__WRITTEN TASK__: Copy each line exactly. Leave nothing out.

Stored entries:
===============
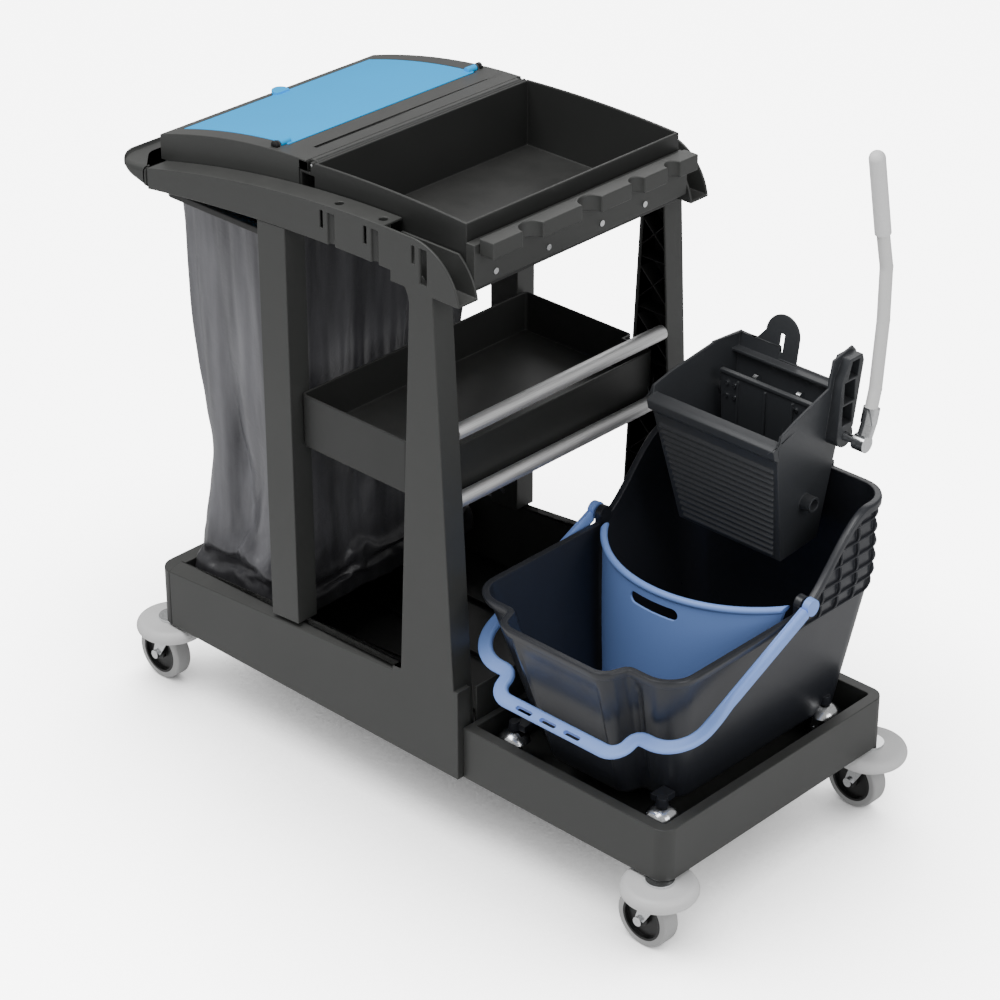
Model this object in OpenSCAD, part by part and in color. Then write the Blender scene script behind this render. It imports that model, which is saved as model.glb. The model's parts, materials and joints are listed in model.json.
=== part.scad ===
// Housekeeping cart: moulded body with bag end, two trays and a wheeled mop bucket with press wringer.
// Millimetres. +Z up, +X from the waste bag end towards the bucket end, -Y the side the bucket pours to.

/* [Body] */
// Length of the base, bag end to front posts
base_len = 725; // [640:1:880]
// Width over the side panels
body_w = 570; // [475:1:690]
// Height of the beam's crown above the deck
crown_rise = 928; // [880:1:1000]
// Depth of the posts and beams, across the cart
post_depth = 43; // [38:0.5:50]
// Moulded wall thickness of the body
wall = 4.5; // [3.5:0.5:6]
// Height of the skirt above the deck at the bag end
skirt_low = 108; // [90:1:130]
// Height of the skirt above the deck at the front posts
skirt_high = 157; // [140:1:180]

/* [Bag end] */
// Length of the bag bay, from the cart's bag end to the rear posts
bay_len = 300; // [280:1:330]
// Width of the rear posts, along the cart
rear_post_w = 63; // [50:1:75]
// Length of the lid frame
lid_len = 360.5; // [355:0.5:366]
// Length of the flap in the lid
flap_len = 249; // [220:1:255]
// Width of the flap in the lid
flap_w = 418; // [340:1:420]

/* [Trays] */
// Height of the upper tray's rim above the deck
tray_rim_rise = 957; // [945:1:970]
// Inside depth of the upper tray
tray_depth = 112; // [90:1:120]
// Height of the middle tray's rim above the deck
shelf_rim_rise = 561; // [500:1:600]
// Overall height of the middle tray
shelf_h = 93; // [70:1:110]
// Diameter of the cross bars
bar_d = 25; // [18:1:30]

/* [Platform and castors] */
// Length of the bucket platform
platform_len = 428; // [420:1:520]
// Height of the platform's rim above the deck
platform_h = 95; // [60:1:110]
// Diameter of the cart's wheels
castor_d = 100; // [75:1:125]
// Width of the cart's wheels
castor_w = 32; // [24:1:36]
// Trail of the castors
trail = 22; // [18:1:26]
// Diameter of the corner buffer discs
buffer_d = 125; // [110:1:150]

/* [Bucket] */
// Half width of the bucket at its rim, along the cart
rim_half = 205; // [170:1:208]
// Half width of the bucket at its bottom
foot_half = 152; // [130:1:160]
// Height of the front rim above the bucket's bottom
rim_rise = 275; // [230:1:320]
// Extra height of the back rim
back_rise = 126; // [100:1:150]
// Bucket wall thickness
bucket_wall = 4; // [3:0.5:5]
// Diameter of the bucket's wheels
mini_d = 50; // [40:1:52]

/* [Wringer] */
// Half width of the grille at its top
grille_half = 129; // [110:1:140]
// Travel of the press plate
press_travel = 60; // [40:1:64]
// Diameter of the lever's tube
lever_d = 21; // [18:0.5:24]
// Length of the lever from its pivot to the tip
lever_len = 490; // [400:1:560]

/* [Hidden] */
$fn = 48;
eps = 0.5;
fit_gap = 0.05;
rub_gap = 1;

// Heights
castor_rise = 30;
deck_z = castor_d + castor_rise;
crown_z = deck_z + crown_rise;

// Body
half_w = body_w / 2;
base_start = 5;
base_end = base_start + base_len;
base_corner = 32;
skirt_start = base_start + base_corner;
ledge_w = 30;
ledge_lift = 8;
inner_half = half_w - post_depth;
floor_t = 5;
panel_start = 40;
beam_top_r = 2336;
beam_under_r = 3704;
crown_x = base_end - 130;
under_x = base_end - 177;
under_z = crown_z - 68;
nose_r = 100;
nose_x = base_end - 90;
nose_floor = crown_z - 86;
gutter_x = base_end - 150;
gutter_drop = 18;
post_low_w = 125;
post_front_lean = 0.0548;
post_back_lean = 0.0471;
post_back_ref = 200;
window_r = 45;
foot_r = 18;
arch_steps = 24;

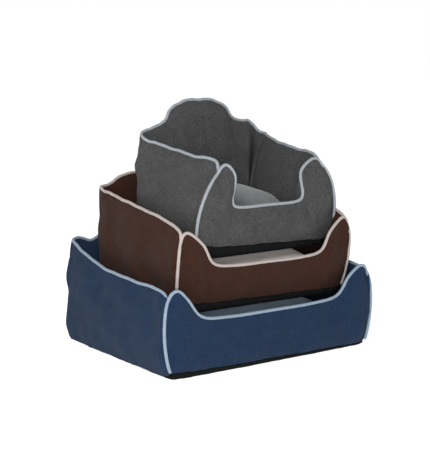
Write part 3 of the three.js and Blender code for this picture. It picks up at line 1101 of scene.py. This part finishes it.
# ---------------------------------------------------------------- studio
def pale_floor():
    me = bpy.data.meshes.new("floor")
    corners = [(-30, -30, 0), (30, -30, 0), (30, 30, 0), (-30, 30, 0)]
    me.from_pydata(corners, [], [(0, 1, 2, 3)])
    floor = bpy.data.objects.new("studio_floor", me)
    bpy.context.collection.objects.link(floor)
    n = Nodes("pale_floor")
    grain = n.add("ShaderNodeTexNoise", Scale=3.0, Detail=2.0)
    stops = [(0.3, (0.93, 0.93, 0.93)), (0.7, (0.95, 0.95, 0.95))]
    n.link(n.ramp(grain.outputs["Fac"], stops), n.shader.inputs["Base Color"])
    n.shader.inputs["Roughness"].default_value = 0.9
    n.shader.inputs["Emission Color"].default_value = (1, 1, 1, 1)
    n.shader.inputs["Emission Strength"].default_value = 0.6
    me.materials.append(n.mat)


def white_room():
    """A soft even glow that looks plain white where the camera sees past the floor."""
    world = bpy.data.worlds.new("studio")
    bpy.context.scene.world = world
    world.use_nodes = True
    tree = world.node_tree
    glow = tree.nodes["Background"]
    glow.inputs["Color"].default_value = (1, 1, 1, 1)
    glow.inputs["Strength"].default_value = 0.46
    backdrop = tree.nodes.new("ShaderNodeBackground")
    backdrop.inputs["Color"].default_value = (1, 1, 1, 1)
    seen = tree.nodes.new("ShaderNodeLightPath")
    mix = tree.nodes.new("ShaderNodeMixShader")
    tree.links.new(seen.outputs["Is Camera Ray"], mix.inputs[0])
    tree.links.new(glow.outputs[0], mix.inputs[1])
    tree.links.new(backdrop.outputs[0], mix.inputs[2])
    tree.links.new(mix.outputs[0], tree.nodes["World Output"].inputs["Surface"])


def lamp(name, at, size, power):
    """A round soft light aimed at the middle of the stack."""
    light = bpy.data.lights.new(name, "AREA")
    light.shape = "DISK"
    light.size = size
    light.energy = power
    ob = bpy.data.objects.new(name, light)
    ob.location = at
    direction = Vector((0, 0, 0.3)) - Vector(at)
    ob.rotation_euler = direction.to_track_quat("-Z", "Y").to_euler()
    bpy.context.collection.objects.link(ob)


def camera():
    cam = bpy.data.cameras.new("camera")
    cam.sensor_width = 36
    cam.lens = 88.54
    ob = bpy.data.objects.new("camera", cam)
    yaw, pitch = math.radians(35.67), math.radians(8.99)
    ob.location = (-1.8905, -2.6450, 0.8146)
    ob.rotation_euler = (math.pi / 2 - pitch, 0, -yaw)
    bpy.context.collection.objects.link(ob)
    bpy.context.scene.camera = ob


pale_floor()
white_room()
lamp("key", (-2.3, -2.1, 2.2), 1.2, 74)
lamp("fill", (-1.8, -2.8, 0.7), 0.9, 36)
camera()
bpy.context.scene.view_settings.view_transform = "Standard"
===============
__RESULT OF THE TASK__:
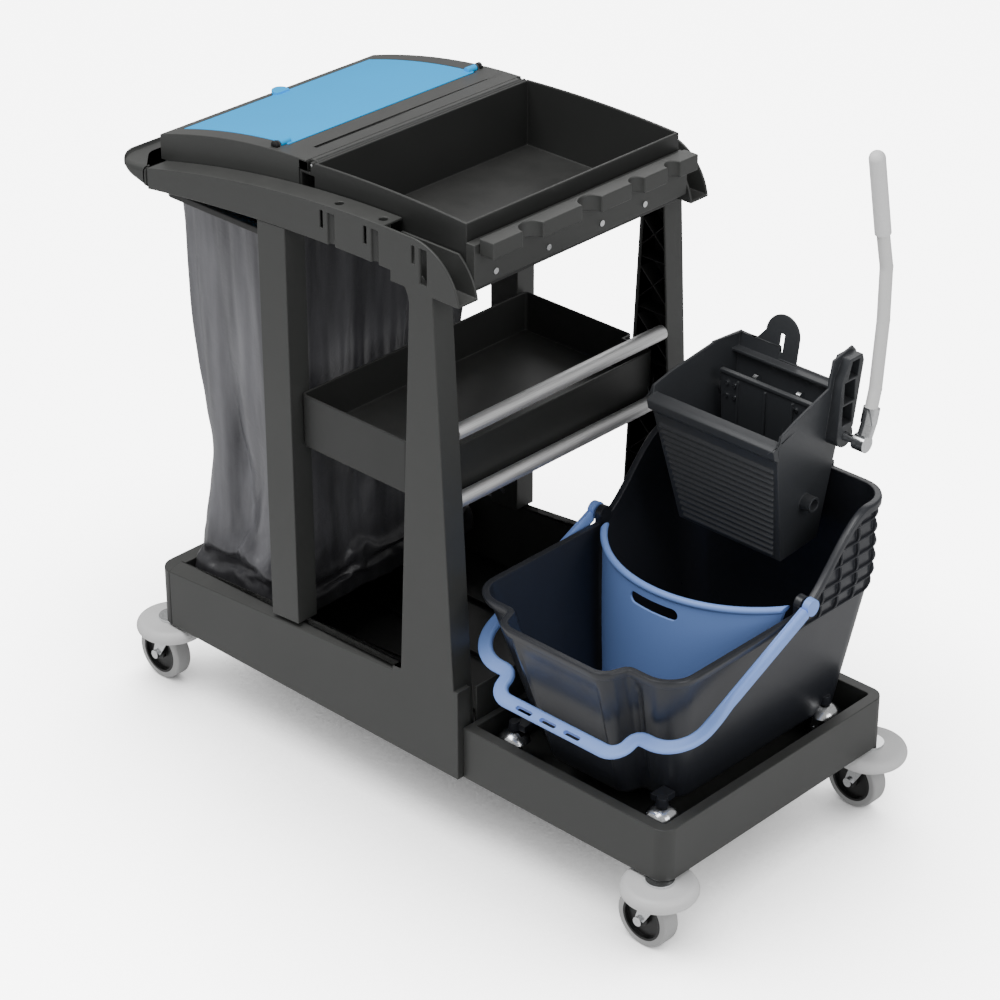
Model this object in OpenSCAD, part by part and in color. Then write the Blender scene script behind this render. It imports that model, which is saved as model.glb. The model's parts, materials and joints are listed in model.json.
=== part.scad ===
// Housekeeping cart: moulded body with bag end, two trays and a wheeled mop bucket with press wringer.
// Millimetres. +Z up, +X from the waste bag end towards the bucket end, -Y the side the bucket pours to.

/* [Body] */
// Length of the base, bag end to front posts
base_len = 725; // [640:1:880]
// Width over the side panels
body_w = 570; // [475:1:690]
// Height of the beam's crown above the deck
crown_rise = 928; // [880:1:1000]
// Depth of the posts and beams, across the cart
post_depth = 43; // [38:0.5:50]
// Moulded wall thickness of the body
wall = 4.5; // [3.5:0.5:6]
// Height of the skirt above the deck at the bag end
skirt_low = 108; // [90:1:130]
// Height of the skirt above the deck at the front posts
skirt_high = 157; // [140:1:180]

/* [Bag end] */
// Length of the bag bay, from the cart's bag end to the rear posts
bay_len = 300; // [280:1:330]
// Width of the rear posts, along the cart
rear_post_w = 63; // [50:1:75]
// Length of the lid frame
lid_len = 360.5; // [355:0.5:366]
// Length of the flap in the lid
flap_len = 249; // [220:1:255]
// Width of the flap in the lid
flap_w = 418; // [340:1:420]

/* [Trays] */
// Height of the upper tray's rim above the deck
tray_rim_rise = 957; // [945:1:970]
// Inside depth of the upper tray
tray_depth = 112; // [90:1:120]
// Height of the middle tray's rim above the deck
shelf_rim_rise = 561; // [500:1:600]
// Overall height of the middle tray
shelf_h = 93; // [70:1:110]
// Diameter of the cross bars
bar_d = 25; // [18:1:30]

/* [Platform and castors] */
// Length of the bucket platform
platform_len = 428; // [420:1:520]
// Height of the platform's rim above the deck
platform_h = 95; // [60:1:110]
// Diameter of the cart's wheels
castor_d = 100; // [75:1:125]
// Width of the cart's wheels
castor_w = 32; // [24:1:36]
// Trail of the castors
trail = 22; // [18:1:26]
// Diameter of the corner buffer discs
buffer_d = 125; // [110:1:150]

/* [Bucket] */
// Half width of the bucket at its rim, along the cart
rim_half = 205; // [170:1:208]
// Half width of the bucket at its bottom
foot_half = 152; // [130:1:160]
// Height of the front rim above the bucket's bottom
rim_rise = 275; // [230:1:320]
// Extra height of the back rim
back_rise = 126; // [100:1:150]
// Bucket wall thickness
bucket_wall = 4; // [3:0.5:5]
// Diameter of the bucket's wheels
mini_d = 50; // [40:1:52]

/* [Wringer] */
// Half width of the grille at its top
grille_half = 129; // [110:1:140]
// Travel of the press plate
press_travel = 60; // [40:1:64]
// Diameter of the lever's tube
lever_d = 21; // [18:0.5:24]
// Length of the lever from its pivot to the tip
lever_len = 490; // [400:1:560]

/* [Hidden] */
$fn = 48;
eps = 0.5;
fit_gap = 0.05;
rub_gap = 1;

// Heights
castor_rise = 30;
deck_z = castor_d + castor_rise;
crown_z = deck_z + crown_rise;

// Body
half_w = body_w / 2;
base_start = 5;
base_end = base_start + base_len;
base_corner = 32;
skirt_start = base_start + base_corner;
ledge_w = 30;
ledge_lift = 8;
inner_half = half_w - post_depth;
floor_t = 5;
panel_start = 40;
beam_top_r = 2336;
beam_under_r = 3704;
crown_x = base_end - 130;
under_x = base_end - 177;
under_z = crown_z - 68;
nose_r = 100;
nose_x = base_end - 90;
nose_floor = crown_z - 86;
gutter_x = base_end - 150;
gutter_drop = 18;
post_low_w = 125;
post_front_lean = 0.0548;
post_back_lean = 0.0471;
post_back_ref = 200;
window_r = 45;
foot_r = 18;
arch_steps = 24;

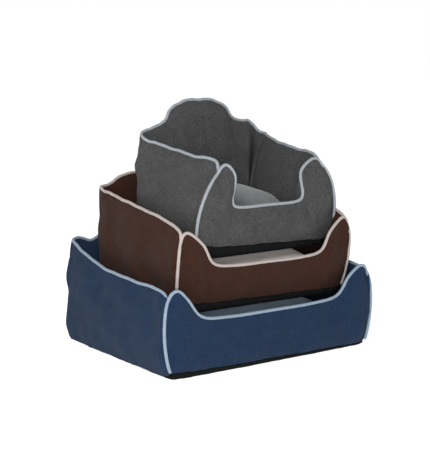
Write part 3 of the three.js and Blender code for this picture. It picks up at line 1101 of scene.py. This part finishes it.
# ---------------------------------------------------------------- studio
def pale_floor():
    me = bpy.data.meshes.new("floor")
    corners = [(-30, -30, 0), (30, -30, 0), (30, 30, 0), (-30, 30, 0)]
    me.from_pydata(corners, [], [(0, 1, 2, 3)])
    floor = bpy.data.objects.new("studio_floor", me)
    bpy.context.collection.objects.link(floor)
    n = Nodes("pale_floor")
    grain = n.add("ShaderNodeTexNoise", Scale=3.0, Detail=2.0)
    stops = [(0.3, (0.93, 0.93, 0.93)), (0.7, (0.95, 0.95, 0.95))]
    n.link(n.ramp(grain.outputs["Fac"], stops), n.shader.inputs["Base Color"])
    n.shader.inputs["Roughness"].default_value = 0.9
    n.shader.inputs["Emission Color"].default_value = (1, 1, 1, 1)
    n.shader.inputs["Emission Strength"].default_value = 0.6
    me.materials.append(n.mat)


def white_room():
    """A soft even glow that looks plain white where the camera sees past the floor."""
    world = bpy.data.worlds.new("studio")
    bpy.context.scene.world = world
    world.use_nodes = True
    tree = world.node_tree
    glow = tree.nodes["Background"]
    glow.inputs["Color"].default_value = (1, 1, 1, 1)
    glow.inputs["Strength"].default_value = 0.46
    backdrop = tree.nodes.new("ShaderNodeBackground")
    backdrop.inputs["Color"].default_value = (1, 1, 1, 1)
    seen = tree.nodes.new("ShaderNodeLightPath")
    mix = tree.nodes.new("ShaderNodeMixShader")
    tree.links.new(seen.outputs["Is Camera Ray"], mix.inputs[0])
    tree.links.new(glow.outputs[0], mix.inputs[1])
    tree.links.new(backdrop.outputs[0], mix.inputs[2])
    tree.links.new(mix.outputs[0], tree.nodes["World Output"].inputs["Surface"])


def lamp(name, at, size, power):
    """A round soft light aimed at the middle of the stack."""
    light = bpy.data.lights.new(name, "AREA")
    light.shape = "DISK"
    light.size = size
    light.energy = power
    ob = bpy.data.objects.new(name, light)
    ob.location = at
    direction = Vector((0, 0, 0.3)) - Vector(at)
    ob.rotation_euler = direction.to_track_quat("-Z", "Y").to_euler()
    bpy.context.collection.objects.link(ob)


def camera():
    cam = bpy.data.cameras.new("camera")
    cam.sensor_width = 36
    cam.lens = 88.54
    ob = bpy.data.objects.new("camera", cam)
    yaw, pitch = math.radians(35.67), math.radians(8.99)
    ob.location = (-1.8905, -2.6450, 0.8146)
    ob.rotation_euler = (math.pi / 2 - pitch, 0, -yaw)
    bpy.context.collection.objects.link(ob)
    bpy.context.scene.camera = ob


pale_floor()
white_room()
lamp("key", (-2.3, -2.1, 2.2), 1.2, 74)
lamp("fill", (-1.8, -2.8, 0.7), 0.9, 36)
camera()
bpy.context.scene.view_settings.view_transform = "Standard"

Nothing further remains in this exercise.